Born 29 May 1885, in Wrexham, Denbighshire, 2nd son and 3rd child of William Hamshaw Thomas (men's outfitter) and his wife Elizabeth Lloyd. He was educated at Grove Park grammar school, Wrexham and went to Downing College, Cambridge, in 1904. Even at school he had acquired a serious interest in botany and fossil plants and he gained 1st class in pt. 1 of the Natural History tripos in 1906. He went on to take pt. 2 of the History tripos (2 class) in 1907 in preparation for the Civil Service. He took the Civil Service Entrance in 1908 but rejected the post offered him choosing to live as an independent scholar and researcher in Cambridge, supporting himself by teaching and coaching. He was appointed curator of the Botany School Museum 1909-23, and Sublector at Trinity College in 1912. He was elected a Fellow of Downing in 1914, and university lecturer in 1923. He served in the Royal Flying Corps in France and Egypt during World War I. He developed new techniques in aerial photography and also carried out research in the Aeronautical Dept. at Cambridge. He was twice mentioned in dispatches and was made an M.B.E. He also served in the R.A.F.V.R., engaged on aerial photographic interpretation, 1939-43.
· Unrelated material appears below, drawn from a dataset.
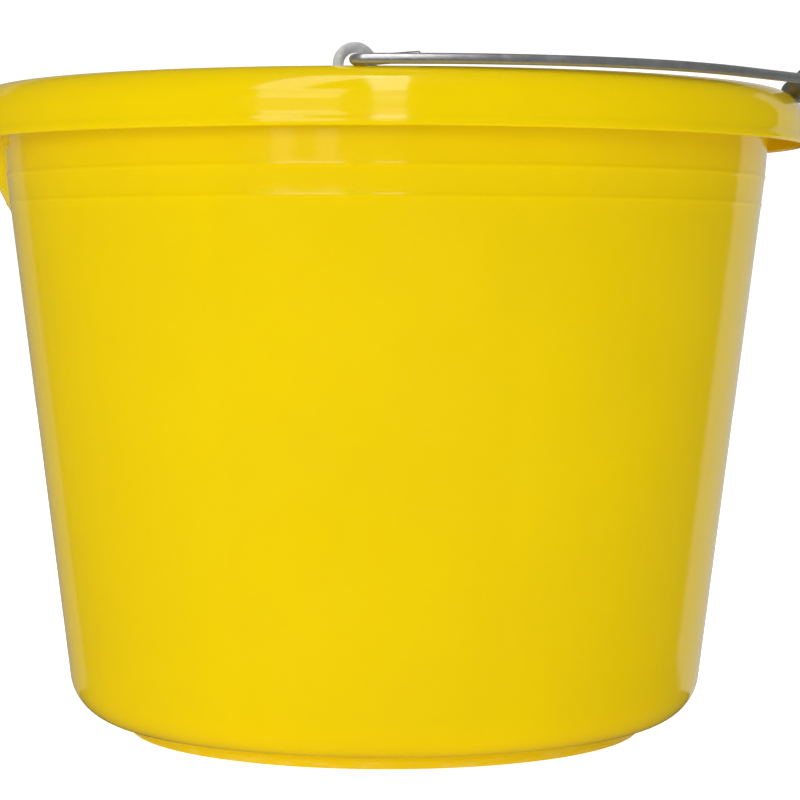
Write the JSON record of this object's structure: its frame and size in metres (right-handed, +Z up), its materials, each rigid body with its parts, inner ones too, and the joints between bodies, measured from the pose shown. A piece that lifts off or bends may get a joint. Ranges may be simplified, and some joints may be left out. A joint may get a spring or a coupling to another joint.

He published his first papers on fossil plants in 1908 and continued his studies on the Jurassic flora of Yorkshire and plant morphology, much of it based on his own field collections rather than on museum collections. His most important and seminal paper, on the Caytoniales, appeared in 1925. This was a major contribution to one of the problems of fossil botany, the origin of flowering plants, though his ideas on morphology provoked a great deal of comment. His interests developed not only in the structure of fossil plants where his methodology of analysis was innovative, but also in the wider issues of evolutionary changes and the organization of the plant body so that his contribution to 'new' plant morphology is central. He became a historian of botanical ideas and played an important part in establishing the history of science option in the Natural History tripos. A modest, retiring and kindly man, he nevertheless achieved great distinction and in the Darwin-Wallace centenary (1958) he was judged to be among the 20 biologists of the world who had made the most outstanding contribution to knowledge of evolution and he was presented with a commemmorative medal. He was Pres. of the Linnean Society, of the botanical section of the British Association, of the British Soc. for the History of Science. He was awarded the Linnean Soc. gold medal in 1906, Sc.D. Cambridge 1926, and elected F.R.S. 1934.
He married Edith Gertrude Torrance in 1923 and they had 1 son and 1 daughter. He died in Cambridge 30 June 1962.